Yes, this was the first time I bought an e-book, and yes, my lack of experience may have made matters worse.
I hear from friends that publishers in other countries offer better experiences. What would have been better where?
Is it a matter of publisher services to their customers or of national or international standards Italy has yet to adopt?
I want to buy a book, and choose to take the plunge: let’s try to learn using ebooks on standard devices, eschewing dedicated ones. I will seek a version for those I am using already: a standard laptop Windows 8 PC and a standard Windows 7 phone.
An Italian online bookshop has it. It keeps silent about the ISBN. Making comparison shopping whatever little bit more difficult they can?
I search the book on aNobii by title, authors. aNobii fails to find it, offers me to create a new record. It will later recognize the paper edition ISBN as already catalogued – not the e-book version’s.
Amazon will only sell the paper edition and the Kindle reader edition, sure enough. ISBN also absent.
The publisher’s site offers such an experience I’ll withhold its name.
The book is easy to find there, thankfully.
To buy it, I have to register to the site. Fair enough.
The loyalty card I have had for years with the publisher won’t do, so I have to start a separate loyalty point accrual scheme. Lack of IT resources or plain customer fleecing?
Payment options include PayPal – better than many Italian self-described ecommerce sites.
When completing purchase on PayPal, the publisher’s site reports payment has failed and requests to try another option. Really?
I double-check that PayPal does confirm payment, then go back to the publisher’s site. Lo and behold, here is the ebook, ready for download. Had I trusted the publisher, I would now proudly own two paid copies of the same ebook, both for my very own individual exclusive use.
Download fails with an XML error message.
The publisher’s download page offers a second option pointing me to Kobo. I can indeed sign in with the publisher’s site credentials as claimed, as long as I do it manually. At last, I download the book.
Upon download, I am pointed to the Windows App Store where I find exactly one application to open it. It’s free, good.

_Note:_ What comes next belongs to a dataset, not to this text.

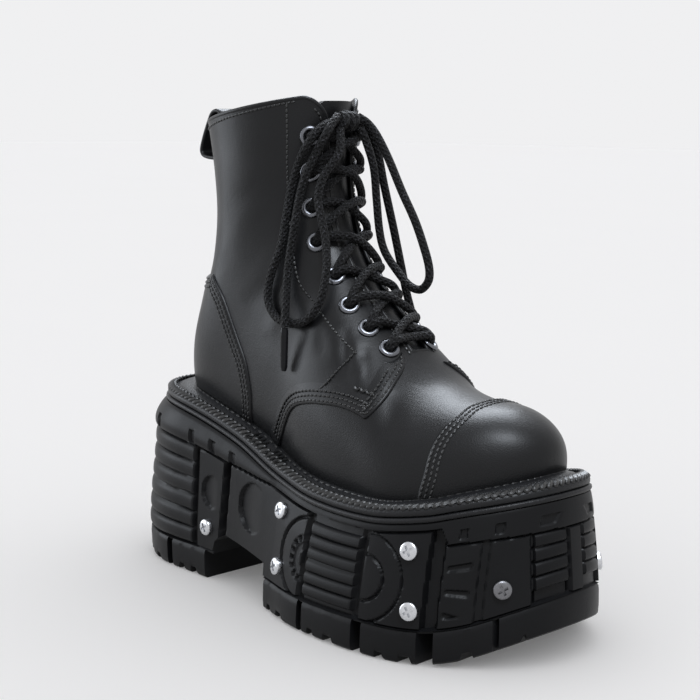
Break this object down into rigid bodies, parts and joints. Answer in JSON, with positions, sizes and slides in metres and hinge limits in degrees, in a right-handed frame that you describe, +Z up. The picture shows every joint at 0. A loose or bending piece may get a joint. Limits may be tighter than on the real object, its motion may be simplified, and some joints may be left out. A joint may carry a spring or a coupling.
{
  "type": "platform boot",
  "caption": "Black leather lace-up ankle boot on a thick moulded platform sole with screwed panels, a stitched storm welt, a side zip and a pull loop.",
  "frame": {"origin": "on the ground under the middle of the heel, on the heel's flat rest face", "axes": "+X towards the toe, +Y towards the inner side of this right foot, +Z up"},
  "size_m": [0.2892, 0.1301, 0.2567],
  "materials": {
    "upper_leather": "semi-gloss smooth",
    "welt_leather": "satin, stitched",
    "insole_leather": "matte",
    "sole_rubber": "satin moulded",
    "lace_cord": "woven, matte",
    "aglet_plastic": "gloss",
    "eyelet_metal": "gunmetal polished",
    "zip_tape": "woven, matte",
    "zip_metal": "black nickel",
    "nickel": "polished",
    "grey_steel": "satin"
  },
  "bodies": {
    "boot": {"platform_sole": "sole_rubber", "midsole": "sole_rubber", "welt": "welt_leather", "insole": "insole_leather", "upper": "upper_leather", "tongue": "upper_leather", "pull_loop": "upper_leather", "eyelet_lateral_1": "eyelet_metal", "eyelet_lateral_2": "eyelet_metal", "eyelet_lateral_3": "eyelet_metal", "eyelet_lateral_4": "eyelet_metal", "eyelet_lateral_5": "eyelet_metal", "eyelet_lateral_6": "eyelet_metal", "eyelet_lateral_7": "eyelet_metal", "eyelet_lateral_8": "eyelet_metal", "eyelet_medial_1": "eyelet_metal", "eyelet_medial_2": "eyelet_metal", "eyelet_medial_3": "eyelet_metal", "eyelet_medial_4": "eyelet_metal", "eyelet_medial_5": "eyelet_metal", "eyelet_medial_6": "eyelet_metal", "eyelet_medial_7": "eyelet_metal", "eyelet_medial_8": "eyelet_metal", "lace_crossings": "lace_cord", "lace_knot": "lace_cord", "lace_loop_lateral": "lace_cord", "lace_loop_medial": "lace_cord", "lace_end_lateral": "lace_cord", "lace_end_medial": "lace_cord", "aglet_lateral": "aglet_plastic", "aglet_medial": "aglet_plastic", "zip": "zip_tape", "zip_slider": "zip_metal", "screw_lateral_heel": "nickel", "screw_lateral_waist_upper": "nickel", "screw_lateral_waist_lower": "nickel", "screw_lateral_ball_upper": "nickel", "screw_lateral_ball_lower": "nickel", "screw_lateral_toe": "grey_steel", "screw_medial_heel": "nickel", "screw_medial_waist_upper": "nickel", "screw_medial_waist_lower": "nickel", "screw_medial_ball_upper": "nickel", "screw_medial_ball_lower": "nickel", "screw_medial_toe": "nickel"},
    "zip_pull_tab": {"zip_pull": "zip_metal"}
  },
  "joints": [
    {"name": "zip_pull_hinge", "type": "hinge", "parent": "boot", "child": "zip_pull_tab", "pos_m": [0.02427, 0.04157, 0.23223], "axis": [0.9676, 0.0684, 0.2429], "range_deg": [0, 150]}
  ]
}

The application requests me to “activate” – configure a DRM profile, I presume – by enrolling in one of a couple of dozens schemes with less than familiar names. None readily associates to Anobii, LinkedIn, Facebook, Microsoft, which are my preferred profiles for content sharing and, I like to think, reasonably popular as authentication schemes online. The two most familiar names hint at Google and Adobe. I choose the latter, on the very scanty evidence that the download button on the publisher’s site mentions “Adobe EPUB”.
After creating an Adobe personal profile, I can finally start reading my new eBook. On my Windows laptop, that is; I have yet to find on any of the sites above a tool that will let me read it on my Windows Phone.
Once reading, I find that the ebook sports the ISBN of the paper edition! I also find I can’t copy the ISBN – or any other text – and paste it elsewhere.
What will I discover when I may try to share or transfer – even as a gift – my ebook as I would a paper book?
What of this may be better elsewhere?
I already know of a country-specific feature: books sold through physical booksellers (including eBooks, if any bookseller bothered to sell them) are entitled to a government-funded 19% price discount. The ebook I bought isn’t. Puzzling.